The Proposed Rule is almost certain to be challenged; and there is reason to think that it may not withstand judicial scrutiny.

  • As the Supreme Court explained last summer, under the major-questions doctrine, it views an agency’s “assertions of ‘extravagant statutory power over the national economy’ with ‘skepticism.’”[20] In a situation like this one, where an agency seeks to issue a novel and sweeping regulation that exercises substantial political and economic power and that undoes centuries of practice, the Supreme Court requires “clear congressional authorization.”[21] Here, the FTC’s authority to issue substantive regulations banning particular conduct as unfair methods of competition is somewhat unclear.[22]
  • If Congress did authorize the FTC to take such actions, such authorization may violate the non-delegation doctrine (which prohibits Congress from delegating legislative authority to agencies).[23] Indeed, the Supreme Court has already (albeit obliquely) suggested as much.[24]
  • The Proposed Rule conflicts directly with a Seventh Circuit decision holding that noncompete agreements are not per se illegal under Section 5.[25] And it more generally conflicts with “several hundred years of precedent.”[26]

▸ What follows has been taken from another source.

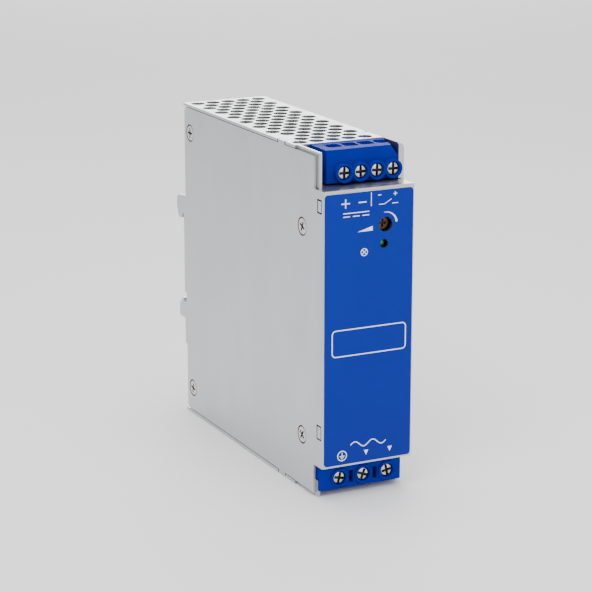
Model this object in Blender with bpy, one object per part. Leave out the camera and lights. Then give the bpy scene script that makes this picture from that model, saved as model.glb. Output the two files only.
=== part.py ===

The Proposed Rule, if finalized and allowed to stand, would itself mark a major change in American law. But it also signals the potential for the FTC to target other conduct through rulemaking rather than through enforcement actions.

All in all, although the FTC’s new approach to Section 5 and the Proposed Rule appear vulnerable to challenge, both reveal an aggressive approach from the FTC that will likely target conduct far beyond noncompete agreements.[27] Companies should be cautious and evaluate (1) whether they currently have noncompete (or de facto noncompete) agreements in place and (2) more broadly, whether they have practices that have not been thought to violate antitrust laws but that the FTC may now consider to be “unfair methods of competition.”